• **Your task**: Starting at the line with "ground floor's underside" and stopping at the line with "for node in", repeat each line exactly. Include both and omit the rest.

START

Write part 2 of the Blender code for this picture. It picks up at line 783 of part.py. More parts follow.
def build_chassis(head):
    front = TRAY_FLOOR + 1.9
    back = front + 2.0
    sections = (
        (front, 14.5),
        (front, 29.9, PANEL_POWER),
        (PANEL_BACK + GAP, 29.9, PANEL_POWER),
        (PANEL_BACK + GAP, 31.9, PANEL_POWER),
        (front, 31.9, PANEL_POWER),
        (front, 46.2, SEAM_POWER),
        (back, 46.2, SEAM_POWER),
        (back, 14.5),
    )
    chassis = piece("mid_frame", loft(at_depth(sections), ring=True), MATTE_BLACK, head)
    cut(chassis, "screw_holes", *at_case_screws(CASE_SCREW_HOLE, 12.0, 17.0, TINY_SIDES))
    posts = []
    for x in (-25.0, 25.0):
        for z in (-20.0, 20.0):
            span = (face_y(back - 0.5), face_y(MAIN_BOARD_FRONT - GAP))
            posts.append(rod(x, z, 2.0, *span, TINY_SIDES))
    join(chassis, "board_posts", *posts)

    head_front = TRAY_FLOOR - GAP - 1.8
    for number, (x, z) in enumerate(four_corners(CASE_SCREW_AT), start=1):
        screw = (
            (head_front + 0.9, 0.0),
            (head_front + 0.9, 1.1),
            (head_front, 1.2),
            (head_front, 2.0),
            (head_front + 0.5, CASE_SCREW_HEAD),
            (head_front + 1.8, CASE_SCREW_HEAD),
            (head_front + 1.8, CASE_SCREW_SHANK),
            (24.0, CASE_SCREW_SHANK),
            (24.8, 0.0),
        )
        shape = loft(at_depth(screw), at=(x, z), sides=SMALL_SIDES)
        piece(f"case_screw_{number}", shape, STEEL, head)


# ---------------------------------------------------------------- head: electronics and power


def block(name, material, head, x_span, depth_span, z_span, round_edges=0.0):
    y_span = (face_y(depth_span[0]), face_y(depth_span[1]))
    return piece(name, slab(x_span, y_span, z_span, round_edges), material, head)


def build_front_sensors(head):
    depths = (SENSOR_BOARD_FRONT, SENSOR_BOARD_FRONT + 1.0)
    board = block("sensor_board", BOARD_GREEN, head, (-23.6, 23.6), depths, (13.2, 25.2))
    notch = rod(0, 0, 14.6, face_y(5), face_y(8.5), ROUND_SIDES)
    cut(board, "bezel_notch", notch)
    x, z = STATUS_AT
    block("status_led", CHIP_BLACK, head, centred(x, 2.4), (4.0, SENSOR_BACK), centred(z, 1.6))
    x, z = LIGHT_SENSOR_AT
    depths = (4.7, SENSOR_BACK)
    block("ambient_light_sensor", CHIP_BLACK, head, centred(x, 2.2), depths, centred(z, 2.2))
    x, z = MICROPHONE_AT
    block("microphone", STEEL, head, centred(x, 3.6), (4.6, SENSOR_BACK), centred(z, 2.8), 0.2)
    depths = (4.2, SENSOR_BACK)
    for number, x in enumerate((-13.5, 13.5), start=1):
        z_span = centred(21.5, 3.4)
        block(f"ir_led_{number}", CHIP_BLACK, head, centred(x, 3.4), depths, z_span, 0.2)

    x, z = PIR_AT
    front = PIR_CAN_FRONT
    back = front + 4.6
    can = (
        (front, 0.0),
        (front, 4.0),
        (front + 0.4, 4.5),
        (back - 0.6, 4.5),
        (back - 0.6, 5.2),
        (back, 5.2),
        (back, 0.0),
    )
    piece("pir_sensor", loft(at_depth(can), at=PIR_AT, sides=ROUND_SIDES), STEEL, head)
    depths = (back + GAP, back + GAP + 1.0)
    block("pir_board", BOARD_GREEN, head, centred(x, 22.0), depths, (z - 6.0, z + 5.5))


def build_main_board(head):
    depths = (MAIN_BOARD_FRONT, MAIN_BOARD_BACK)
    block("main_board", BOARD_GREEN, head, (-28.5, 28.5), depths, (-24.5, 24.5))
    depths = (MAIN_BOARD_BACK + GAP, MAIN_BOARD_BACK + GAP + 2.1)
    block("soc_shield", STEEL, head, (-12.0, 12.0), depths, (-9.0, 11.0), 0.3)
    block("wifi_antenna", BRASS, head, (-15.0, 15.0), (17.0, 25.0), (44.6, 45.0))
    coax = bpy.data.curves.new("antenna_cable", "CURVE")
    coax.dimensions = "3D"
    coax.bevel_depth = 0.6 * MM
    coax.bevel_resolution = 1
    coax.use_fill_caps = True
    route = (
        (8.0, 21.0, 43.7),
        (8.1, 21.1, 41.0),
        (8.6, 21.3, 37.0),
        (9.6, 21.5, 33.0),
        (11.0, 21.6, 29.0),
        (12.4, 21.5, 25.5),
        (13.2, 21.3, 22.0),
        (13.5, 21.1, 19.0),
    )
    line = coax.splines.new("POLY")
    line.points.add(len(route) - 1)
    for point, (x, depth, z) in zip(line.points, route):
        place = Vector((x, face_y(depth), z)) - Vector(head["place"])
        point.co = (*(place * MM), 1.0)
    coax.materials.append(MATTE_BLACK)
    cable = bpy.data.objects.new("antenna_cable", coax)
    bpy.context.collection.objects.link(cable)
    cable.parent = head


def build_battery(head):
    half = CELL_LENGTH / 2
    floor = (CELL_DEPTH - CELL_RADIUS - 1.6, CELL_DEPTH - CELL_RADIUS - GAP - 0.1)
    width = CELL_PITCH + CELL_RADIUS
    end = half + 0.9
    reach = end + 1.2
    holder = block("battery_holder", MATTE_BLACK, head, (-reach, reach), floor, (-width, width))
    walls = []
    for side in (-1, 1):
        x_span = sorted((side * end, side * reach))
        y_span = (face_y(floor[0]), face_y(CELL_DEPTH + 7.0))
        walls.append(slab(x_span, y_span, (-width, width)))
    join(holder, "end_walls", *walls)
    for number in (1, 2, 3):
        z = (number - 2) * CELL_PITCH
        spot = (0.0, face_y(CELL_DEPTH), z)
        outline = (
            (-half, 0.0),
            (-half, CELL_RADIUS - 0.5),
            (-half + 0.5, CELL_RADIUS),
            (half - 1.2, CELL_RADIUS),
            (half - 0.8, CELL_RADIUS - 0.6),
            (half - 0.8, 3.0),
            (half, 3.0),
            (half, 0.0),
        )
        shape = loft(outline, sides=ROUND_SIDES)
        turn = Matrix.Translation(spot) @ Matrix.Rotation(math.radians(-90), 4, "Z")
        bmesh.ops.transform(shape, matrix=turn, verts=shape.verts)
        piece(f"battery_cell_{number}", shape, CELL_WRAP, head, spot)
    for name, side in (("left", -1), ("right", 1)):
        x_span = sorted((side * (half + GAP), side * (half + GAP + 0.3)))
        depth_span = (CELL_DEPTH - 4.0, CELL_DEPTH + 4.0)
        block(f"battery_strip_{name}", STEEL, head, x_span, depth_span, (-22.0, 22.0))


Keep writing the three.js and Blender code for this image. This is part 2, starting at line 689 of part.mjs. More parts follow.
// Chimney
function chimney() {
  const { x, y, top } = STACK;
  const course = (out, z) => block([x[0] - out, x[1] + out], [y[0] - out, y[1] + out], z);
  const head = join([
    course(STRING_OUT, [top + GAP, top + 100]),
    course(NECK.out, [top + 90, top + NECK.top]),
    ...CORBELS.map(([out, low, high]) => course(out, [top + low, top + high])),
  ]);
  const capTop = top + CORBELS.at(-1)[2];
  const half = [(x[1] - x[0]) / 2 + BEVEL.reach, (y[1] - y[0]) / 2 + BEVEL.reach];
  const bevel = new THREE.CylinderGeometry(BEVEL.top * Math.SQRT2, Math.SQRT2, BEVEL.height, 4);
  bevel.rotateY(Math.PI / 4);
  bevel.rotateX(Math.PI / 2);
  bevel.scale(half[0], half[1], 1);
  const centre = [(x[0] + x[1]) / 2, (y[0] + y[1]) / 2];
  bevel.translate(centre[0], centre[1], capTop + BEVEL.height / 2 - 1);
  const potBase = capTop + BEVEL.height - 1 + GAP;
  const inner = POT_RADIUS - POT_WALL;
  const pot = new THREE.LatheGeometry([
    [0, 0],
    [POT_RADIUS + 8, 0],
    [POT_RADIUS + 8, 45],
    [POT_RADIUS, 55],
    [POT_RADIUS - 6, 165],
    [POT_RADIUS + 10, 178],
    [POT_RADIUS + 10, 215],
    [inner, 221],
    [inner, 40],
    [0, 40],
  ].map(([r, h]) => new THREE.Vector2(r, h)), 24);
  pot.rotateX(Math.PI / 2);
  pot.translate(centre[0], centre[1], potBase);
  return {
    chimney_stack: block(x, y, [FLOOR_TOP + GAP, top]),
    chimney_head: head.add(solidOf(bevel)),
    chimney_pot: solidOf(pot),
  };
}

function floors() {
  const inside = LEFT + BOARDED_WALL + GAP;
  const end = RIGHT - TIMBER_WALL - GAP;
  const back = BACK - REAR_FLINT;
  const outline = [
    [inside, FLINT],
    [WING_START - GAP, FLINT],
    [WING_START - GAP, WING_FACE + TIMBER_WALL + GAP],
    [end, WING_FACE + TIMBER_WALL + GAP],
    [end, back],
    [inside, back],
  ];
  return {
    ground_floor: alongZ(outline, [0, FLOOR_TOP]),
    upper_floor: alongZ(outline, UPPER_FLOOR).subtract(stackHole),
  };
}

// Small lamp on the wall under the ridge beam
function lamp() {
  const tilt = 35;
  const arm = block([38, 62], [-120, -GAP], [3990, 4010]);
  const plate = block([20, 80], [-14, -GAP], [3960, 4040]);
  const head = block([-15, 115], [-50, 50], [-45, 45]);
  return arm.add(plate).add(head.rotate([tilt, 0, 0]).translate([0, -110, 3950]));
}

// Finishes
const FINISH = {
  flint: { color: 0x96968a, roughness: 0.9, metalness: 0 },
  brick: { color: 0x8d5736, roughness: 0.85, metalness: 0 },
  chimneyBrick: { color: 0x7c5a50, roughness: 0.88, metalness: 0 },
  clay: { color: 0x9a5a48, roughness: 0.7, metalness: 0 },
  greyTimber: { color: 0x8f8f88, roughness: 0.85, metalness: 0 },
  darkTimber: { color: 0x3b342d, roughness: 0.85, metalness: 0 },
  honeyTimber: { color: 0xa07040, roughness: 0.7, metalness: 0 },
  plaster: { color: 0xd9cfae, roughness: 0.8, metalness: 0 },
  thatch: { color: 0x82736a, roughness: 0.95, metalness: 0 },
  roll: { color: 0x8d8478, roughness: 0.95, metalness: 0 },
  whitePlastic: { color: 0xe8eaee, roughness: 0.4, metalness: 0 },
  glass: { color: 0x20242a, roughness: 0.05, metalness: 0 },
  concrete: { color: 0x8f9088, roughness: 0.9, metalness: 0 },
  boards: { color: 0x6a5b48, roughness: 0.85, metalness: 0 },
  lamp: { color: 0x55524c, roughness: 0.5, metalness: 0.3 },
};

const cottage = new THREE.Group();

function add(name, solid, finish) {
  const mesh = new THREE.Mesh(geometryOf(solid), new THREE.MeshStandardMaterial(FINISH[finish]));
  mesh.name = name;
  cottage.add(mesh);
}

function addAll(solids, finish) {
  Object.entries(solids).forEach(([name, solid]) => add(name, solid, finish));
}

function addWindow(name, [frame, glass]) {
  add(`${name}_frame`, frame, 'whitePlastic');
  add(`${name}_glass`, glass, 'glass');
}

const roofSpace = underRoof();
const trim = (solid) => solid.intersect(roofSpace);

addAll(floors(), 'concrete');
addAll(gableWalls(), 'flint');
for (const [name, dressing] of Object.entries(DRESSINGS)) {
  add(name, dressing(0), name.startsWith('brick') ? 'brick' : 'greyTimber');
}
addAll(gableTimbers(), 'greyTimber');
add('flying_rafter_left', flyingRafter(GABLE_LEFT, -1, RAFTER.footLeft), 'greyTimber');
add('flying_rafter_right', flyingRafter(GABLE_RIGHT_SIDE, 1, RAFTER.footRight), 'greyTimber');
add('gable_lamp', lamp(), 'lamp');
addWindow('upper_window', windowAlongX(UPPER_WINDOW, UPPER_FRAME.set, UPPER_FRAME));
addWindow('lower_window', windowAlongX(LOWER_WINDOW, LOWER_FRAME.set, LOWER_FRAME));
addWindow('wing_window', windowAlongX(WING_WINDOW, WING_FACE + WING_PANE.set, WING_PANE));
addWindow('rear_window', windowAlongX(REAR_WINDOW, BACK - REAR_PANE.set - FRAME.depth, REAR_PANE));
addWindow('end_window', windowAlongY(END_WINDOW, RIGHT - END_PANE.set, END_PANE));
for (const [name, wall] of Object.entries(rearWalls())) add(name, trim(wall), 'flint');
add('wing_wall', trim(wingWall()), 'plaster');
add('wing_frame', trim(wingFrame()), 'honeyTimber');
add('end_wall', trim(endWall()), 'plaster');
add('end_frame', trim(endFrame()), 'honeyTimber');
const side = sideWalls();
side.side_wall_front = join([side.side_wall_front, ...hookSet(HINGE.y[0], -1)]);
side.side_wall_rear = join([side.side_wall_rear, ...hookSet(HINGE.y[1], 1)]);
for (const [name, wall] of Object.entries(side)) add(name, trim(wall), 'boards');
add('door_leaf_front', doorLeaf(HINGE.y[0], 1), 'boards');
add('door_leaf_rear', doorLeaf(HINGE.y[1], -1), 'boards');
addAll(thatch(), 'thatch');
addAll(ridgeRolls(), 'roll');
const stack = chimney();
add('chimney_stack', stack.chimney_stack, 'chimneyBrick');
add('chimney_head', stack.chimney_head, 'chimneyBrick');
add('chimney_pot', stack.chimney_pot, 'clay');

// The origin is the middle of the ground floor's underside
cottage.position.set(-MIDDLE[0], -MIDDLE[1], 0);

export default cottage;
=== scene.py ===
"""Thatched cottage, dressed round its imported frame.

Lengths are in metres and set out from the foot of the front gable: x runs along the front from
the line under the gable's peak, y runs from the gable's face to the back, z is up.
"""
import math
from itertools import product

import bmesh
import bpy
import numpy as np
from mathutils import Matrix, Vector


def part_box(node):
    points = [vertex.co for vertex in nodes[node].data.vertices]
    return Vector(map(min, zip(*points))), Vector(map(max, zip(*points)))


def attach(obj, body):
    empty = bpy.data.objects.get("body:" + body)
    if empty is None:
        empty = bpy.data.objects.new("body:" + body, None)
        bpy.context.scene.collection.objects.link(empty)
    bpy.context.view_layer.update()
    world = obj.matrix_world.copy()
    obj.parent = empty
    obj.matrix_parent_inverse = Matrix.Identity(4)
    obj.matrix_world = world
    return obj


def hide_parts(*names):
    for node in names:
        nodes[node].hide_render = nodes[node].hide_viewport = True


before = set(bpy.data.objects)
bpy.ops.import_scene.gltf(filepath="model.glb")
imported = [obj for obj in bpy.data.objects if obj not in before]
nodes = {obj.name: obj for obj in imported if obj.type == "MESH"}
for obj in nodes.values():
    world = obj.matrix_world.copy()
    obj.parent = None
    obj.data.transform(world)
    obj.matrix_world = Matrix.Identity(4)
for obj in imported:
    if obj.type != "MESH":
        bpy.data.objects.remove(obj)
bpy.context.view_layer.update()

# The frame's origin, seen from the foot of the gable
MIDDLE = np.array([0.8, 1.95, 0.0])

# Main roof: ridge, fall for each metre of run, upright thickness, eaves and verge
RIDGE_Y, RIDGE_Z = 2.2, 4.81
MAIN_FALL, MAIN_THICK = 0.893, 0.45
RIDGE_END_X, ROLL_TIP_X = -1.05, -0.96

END

• **Answer to the problem**:
// The origin is the middle of the ground floor's underside
cottage.position.set(-MIDDLE[0], -MIDDLE[1], 0);

export default cottage;
=== scene.py ===
"""Thatched cottage, dressed round its imported frame.

Lengths are in metres and set out from the foot of the front gable: x runs along the front from
the line under the gable's peak, y runs from the gable's face to the back, z is up.
"""
import math
from itertools import product

import bmesh
import bpy
import numpy as np
from mathutils import Matrix, Vector


def part_box(node):
    points = [vertex.co for vertex in nodes[node].data.vertices]
    return Vector(map(min, zip(*points))), Vector(map(max, zip(*points)))


def attach(obj, body):
    empty = bpy.data.objects.get("body:" + body)
    if empty is None:
        empty = bpy.data.objects.new("body:" + body, None)
        bpy.context.scene.collection.objects.link(empty)
    bpy.context.view_layer.update()
    world = obj.matrix_world.copy()
    obj.parent = empty
    obj.matrix_parent_inverse = Matrix.Identity(4)
    obj.matrix_world = world
    return obj


def hide_parts(*names):
    for node in names:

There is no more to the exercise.